Problem statement:
Give again only the lines beginning with the one that contains "return plate.fuse(*bars)" and ending with the one that contains "for node in"; include both of those lines.
************
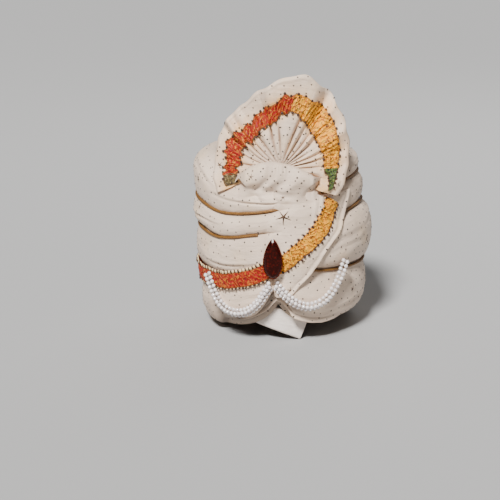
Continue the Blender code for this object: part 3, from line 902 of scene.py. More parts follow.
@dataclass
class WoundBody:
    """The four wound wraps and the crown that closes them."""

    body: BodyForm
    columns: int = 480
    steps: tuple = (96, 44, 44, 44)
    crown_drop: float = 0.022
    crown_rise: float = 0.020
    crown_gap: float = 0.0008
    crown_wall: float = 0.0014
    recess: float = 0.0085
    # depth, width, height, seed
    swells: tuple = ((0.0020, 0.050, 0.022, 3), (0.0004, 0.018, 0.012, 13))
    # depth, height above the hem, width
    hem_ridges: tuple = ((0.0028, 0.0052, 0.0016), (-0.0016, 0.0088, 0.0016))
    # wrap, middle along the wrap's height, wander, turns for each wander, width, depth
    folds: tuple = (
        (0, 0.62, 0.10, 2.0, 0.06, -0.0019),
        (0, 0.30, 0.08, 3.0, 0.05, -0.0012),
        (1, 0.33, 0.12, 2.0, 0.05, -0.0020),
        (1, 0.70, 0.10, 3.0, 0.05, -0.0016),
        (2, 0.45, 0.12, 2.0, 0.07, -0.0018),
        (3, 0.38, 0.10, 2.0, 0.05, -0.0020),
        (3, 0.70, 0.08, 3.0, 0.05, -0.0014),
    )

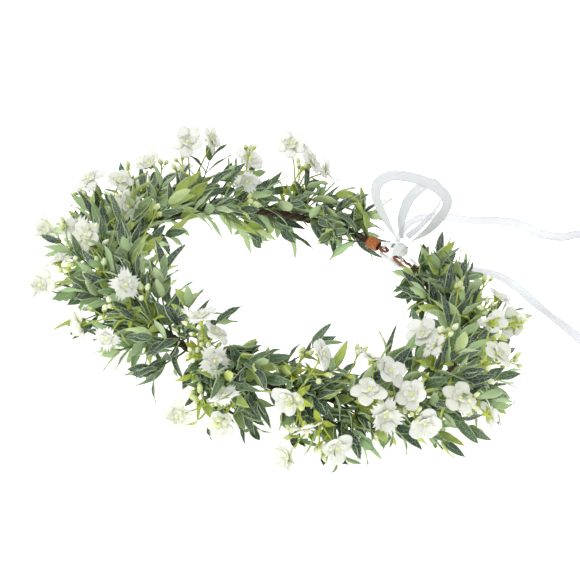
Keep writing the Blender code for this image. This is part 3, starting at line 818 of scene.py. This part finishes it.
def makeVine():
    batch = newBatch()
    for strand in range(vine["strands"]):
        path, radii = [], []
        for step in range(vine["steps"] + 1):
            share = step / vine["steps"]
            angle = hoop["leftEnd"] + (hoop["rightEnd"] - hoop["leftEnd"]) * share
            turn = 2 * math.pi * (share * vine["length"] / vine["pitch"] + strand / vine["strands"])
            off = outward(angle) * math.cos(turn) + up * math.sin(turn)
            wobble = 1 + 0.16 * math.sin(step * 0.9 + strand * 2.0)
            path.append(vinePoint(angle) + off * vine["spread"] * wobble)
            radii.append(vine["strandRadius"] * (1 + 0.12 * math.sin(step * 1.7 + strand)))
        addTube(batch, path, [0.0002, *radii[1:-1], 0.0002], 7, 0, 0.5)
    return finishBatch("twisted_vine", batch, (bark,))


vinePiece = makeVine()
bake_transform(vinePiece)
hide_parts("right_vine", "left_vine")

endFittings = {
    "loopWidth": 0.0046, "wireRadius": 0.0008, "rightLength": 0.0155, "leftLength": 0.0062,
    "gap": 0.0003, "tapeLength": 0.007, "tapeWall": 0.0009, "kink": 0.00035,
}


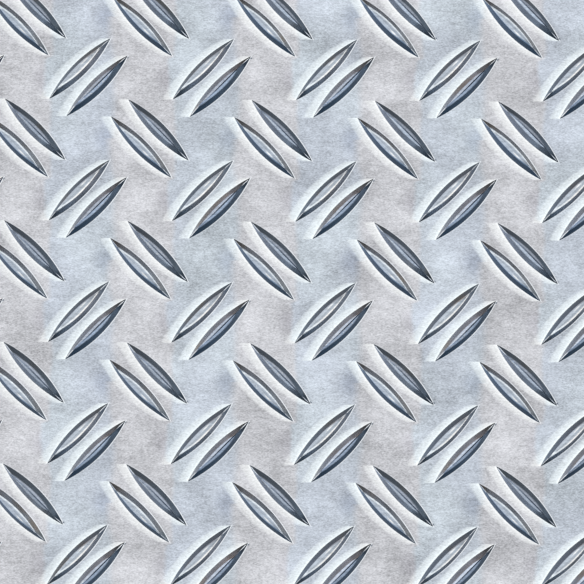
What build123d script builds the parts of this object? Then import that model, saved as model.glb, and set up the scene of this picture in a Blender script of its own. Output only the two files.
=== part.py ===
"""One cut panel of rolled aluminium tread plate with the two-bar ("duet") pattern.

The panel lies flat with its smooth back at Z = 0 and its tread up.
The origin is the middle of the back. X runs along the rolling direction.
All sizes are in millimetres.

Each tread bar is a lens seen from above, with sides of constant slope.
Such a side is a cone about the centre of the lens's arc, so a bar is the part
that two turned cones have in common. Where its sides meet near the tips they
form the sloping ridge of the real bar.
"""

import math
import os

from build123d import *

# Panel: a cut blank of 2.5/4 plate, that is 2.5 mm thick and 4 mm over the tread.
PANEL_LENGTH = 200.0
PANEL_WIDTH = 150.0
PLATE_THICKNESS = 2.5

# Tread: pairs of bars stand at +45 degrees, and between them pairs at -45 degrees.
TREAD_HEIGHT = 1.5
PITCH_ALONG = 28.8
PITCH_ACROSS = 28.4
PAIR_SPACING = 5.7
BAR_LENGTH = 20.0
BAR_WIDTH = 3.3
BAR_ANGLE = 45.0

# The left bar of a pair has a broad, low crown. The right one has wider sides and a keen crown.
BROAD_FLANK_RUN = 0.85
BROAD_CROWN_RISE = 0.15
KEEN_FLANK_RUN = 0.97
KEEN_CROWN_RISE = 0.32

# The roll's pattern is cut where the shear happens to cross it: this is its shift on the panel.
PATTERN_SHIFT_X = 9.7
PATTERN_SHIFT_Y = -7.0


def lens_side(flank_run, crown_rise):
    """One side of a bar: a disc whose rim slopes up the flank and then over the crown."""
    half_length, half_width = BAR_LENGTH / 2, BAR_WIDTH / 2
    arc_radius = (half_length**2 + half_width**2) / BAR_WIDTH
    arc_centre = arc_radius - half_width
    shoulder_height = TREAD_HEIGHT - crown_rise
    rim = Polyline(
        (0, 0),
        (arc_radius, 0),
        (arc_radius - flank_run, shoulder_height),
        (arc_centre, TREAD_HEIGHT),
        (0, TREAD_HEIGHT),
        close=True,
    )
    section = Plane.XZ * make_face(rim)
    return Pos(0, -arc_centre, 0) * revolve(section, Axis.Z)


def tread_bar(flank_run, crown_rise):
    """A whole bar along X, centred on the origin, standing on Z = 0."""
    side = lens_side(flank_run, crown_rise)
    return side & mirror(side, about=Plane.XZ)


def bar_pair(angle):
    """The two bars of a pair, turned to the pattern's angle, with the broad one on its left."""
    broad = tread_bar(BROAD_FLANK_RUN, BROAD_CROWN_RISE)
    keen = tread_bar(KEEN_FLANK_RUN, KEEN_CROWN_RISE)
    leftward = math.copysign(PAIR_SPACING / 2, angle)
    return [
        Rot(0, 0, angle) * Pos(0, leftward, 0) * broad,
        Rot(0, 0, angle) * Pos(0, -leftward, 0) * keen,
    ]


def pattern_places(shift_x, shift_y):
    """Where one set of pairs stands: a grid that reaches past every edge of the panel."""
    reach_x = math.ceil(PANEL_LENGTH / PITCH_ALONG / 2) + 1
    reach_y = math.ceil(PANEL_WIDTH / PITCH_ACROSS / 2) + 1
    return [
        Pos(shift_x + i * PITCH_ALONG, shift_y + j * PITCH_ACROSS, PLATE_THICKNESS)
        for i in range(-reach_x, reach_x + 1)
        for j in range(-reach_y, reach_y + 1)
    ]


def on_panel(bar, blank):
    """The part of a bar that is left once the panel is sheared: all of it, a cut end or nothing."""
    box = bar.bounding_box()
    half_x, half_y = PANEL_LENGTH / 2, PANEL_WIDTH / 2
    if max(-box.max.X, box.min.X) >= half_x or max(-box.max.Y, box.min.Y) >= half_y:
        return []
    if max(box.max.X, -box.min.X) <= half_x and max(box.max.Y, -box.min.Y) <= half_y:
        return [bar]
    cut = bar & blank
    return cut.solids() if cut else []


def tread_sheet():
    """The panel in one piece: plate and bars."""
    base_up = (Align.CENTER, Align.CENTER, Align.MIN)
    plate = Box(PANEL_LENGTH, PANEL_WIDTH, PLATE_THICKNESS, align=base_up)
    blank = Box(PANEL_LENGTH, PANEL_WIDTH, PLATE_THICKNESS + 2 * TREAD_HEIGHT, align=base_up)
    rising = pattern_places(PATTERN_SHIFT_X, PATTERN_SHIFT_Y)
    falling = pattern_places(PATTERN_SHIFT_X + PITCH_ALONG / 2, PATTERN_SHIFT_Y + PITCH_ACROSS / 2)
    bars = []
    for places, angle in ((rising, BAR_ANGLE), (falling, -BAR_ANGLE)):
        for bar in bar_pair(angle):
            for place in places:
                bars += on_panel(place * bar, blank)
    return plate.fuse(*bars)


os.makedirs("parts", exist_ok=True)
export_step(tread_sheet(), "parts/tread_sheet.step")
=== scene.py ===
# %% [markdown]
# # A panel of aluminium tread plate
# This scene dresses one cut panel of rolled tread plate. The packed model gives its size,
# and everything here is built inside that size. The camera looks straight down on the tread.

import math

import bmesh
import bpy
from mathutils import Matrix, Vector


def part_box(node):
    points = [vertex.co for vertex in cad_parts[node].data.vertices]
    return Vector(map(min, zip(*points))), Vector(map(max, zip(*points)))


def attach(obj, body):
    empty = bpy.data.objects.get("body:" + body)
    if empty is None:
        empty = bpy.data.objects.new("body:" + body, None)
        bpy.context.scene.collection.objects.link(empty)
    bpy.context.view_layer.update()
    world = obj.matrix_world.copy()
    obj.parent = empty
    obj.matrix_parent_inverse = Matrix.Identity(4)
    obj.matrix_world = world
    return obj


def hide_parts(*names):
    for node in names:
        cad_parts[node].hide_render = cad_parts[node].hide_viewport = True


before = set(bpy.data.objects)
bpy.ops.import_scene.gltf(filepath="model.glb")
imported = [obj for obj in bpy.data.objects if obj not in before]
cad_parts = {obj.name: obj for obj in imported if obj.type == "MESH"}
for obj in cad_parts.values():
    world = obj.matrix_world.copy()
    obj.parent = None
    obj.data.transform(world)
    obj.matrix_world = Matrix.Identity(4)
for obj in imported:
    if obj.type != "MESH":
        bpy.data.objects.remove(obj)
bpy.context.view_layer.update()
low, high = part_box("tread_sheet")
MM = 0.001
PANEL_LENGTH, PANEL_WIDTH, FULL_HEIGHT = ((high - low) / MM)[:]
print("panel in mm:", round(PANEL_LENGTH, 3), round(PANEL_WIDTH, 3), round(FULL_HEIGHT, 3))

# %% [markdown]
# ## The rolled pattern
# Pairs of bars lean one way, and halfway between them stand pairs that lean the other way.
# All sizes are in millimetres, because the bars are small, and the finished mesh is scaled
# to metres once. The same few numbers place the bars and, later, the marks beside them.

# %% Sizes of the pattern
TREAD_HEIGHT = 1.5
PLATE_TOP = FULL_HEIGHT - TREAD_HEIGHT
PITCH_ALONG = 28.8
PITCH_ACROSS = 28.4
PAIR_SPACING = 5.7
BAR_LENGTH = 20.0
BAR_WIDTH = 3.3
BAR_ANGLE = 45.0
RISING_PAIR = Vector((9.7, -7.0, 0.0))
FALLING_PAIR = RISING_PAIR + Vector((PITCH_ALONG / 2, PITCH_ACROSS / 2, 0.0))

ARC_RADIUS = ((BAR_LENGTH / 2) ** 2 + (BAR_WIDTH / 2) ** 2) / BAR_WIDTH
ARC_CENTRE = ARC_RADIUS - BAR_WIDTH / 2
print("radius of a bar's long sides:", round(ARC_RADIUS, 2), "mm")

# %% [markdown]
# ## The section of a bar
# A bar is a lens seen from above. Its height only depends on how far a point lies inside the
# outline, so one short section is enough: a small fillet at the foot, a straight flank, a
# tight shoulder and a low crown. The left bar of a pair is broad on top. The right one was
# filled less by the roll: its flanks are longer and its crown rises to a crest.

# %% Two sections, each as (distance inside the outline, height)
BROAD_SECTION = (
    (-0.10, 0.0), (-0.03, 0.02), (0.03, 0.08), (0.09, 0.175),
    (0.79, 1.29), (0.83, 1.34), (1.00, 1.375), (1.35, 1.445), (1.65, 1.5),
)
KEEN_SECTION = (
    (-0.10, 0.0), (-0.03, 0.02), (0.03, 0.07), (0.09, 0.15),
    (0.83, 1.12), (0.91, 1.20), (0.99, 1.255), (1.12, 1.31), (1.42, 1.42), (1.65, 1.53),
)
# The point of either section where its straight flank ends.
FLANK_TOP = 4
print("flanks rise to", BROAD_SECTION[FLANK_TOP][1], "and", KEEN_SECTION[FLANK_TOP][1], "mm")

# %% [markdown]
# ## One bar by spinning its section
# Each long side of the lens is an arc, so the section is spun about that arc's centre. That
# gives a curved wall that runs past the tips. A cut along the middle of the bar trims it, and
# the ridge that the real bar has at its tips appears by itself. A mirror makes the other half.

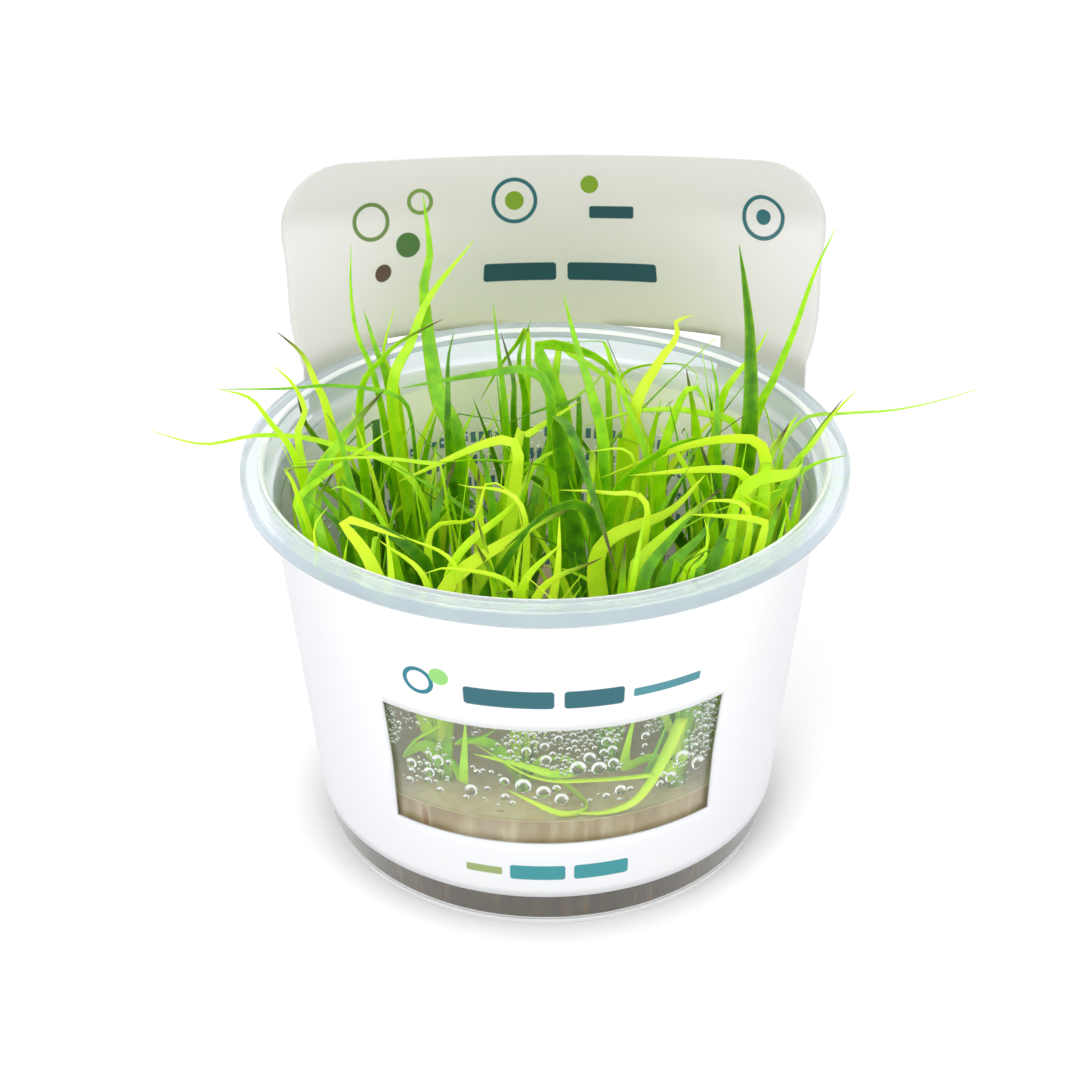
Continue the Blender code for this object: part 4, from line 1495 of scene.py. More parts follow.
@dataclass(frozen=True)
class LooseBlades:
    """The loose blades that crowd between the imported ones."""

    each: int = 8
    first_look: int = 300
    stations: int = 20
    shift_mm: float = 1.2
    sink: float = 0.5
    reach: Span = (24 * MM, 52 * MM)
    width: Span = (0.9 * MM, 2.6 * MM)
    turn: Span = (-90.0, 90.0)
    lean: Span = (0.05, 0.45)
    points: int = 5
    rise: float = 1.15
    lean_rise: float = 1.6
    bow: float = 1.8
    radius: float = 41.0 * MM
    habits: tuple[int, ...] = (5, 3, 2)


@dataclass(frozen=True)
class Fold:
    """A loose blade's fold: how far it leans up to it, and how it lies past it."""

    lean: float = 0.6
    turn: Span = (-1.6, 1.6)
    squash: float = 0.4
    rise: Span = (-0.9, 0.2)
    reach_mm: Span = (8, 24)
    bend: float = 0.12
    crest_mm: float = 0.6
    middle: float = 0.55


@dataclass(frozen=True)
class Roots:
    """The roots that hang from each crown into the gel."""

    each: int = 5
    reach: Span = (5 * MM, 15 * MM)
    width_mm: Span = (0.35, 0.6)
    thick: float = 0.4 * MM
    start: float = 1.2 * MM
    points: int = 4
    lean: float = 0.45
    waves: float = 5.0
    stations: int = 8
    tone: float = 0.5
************
Exercise answer:
    return plate.fuse(*bars)


os.makedirs("parts", exist_ok=True)
export_step(tread_sheet(), "parts/tread_sheet.step")
=== scene.py ===
# %% [markdown]
# # A panel of aluminium tread plate
# This scene dresses one cut panel of rolled tread plate. The packed model gives its size,
# and everything here is built inside that size. The camera looks straight down on the tread.

import math

import bmesh
import bpy
from mathutils import Matrix, Vector


def part_box(node):
    points = [vertex.co for vertex in cad_parts[node].data.vertices]
    return Vector(map(min, zip(*points))), Vector(map(max, zip(*points)))


def attach(obj, body):
    empty = bpy.data.objects.get("body:" + body)
    if empty is None:
        empty = bpy.data.objects.new("body:" + body, None)
        bpy.context.scene.collection.objects.link(empty)
    bpy.context.view_layer.update()
    world = obj.matrix_world.copy()
    obj.parent = empty
    obj.matrix_parent_inverse = Matrix.Identity(4)
    obj.matrix_world = world
    return obj


def hide_parts(*names):
    for node in names:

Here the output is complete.